A practical logo design process
If you are building a real estate brand from scratch, use a simple process to avoid random decisions.
1. Define the business identity
Clarify your market, service model, and tone.
2. Research the competition
Study what similar businesses are doing so you can avoid looking too similar.
3. Choose the logo style
Decide whether a wordmark, lettermark, symbol, or combination mark fits best.
4. Select typography and colors
Pick design elements that reflect your positioning.
5. Draft multiple concepts
Explore a few directions before locking in one idea.
6. Test the logo in real use cases
Check how it looks on signs, digital assets, and printed materials.
7. Refine and finalize
Simplify anything unnecessary and confirm that the final version is readable, balanced, and versatile.
How new businesses can use branding wisely
For a new real estate company, branding decisions should support long-term growth. That includes choosing a company name, forming the business properly, and building visual assets that can grow with the organization.
A polished logo helps a new business look more credible from day one. It can also make later marketing easier because your company already has a clear visual identity for websites, listings, forms, and client communications.
When your business foundation is organized, your brand can feel more stable and trustworthy.
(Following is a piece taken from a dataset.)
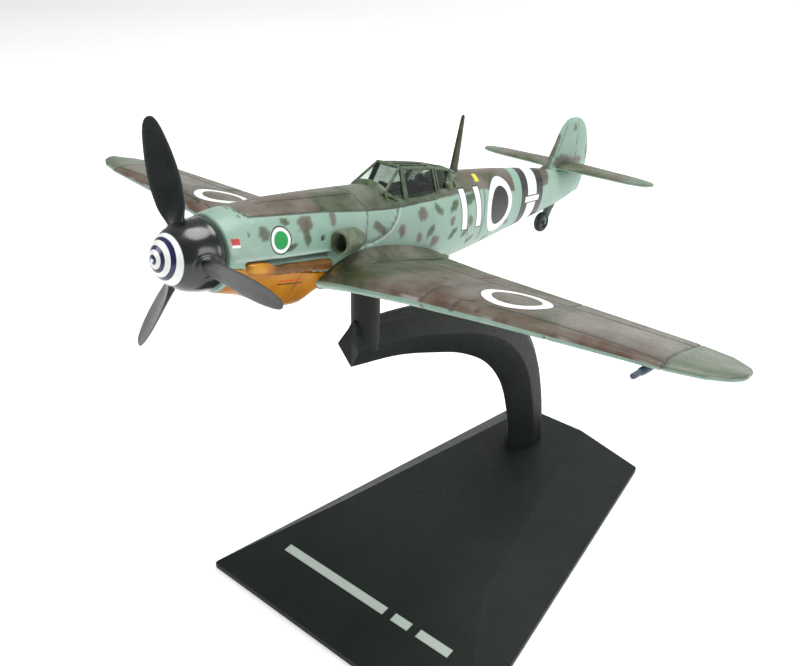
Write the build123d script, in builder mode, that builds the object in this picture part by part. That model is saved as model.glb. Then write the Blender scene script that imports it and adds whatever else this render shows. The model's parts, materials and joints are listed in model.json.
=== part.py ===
from build123d import *
from math import cos, sin, radians, pi
import os

os.makedirs("parts", exist_ok=True)

# Aircraft model at 1:72 on a display stand, in millimetres.
# +Z is up, the nose points along -Y, and +X is the aircraft's left wing.
# The origin is on the underside of the base, midway between the wing tips and
# midway between the spinner's tip and the rudder's rear edge.

# ---- stand ----
baseHeight = 5.4            # underside to the flat plateau
rimHeight = 1.5             # upright edge all round the base
footY = 43.2                # centre of the arm's foot
baseFront, baseRear = footY - 80.0, footY + 15.3
frontLeft, frontRight = -27.6, 40.7
rearLeft, rearRight = -13.9, 27.0
bendFront = footY - 50.3           # where the plateau turns down to the front edge
bendLeft, bendRight = -17.8, 25.0
plateauRearLeft, plateauRearRight = -6.8, 10.2
baseWall = 1.6
padRadius, padHeight = 4.0, 0.8
socketDepth = 2.6           # how far the foot tongue sinks into the base
postY, postRadius = footY - 60.7, 2.7
postBottom = 58.6
spigotRadius, spigotTop = 1.9, 79.2
screwHeadRadius, screwHeadHeight = 2.6, 1.4
screwShankRadius, screwLength = 1.1, 9.0
screwY = footY + 1.0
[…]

That is especially important in real estate, where first impressions often influence whether a prospect decides to make contact.
Final thoughts
A strong real estate logo should do three things well: look professional, communicate trust, and remain usable everywhere your brand appears. The best designs are not crowded or trendy for their own sake. They are intentional, memorable, and aligned with the business behind them.
If you are creating a new real estate company or refining an existing one, start with strategy, keep the design simple, and make sure every visual choice supports credibility. In a market built on confidence, that kind of clarity is an advantage.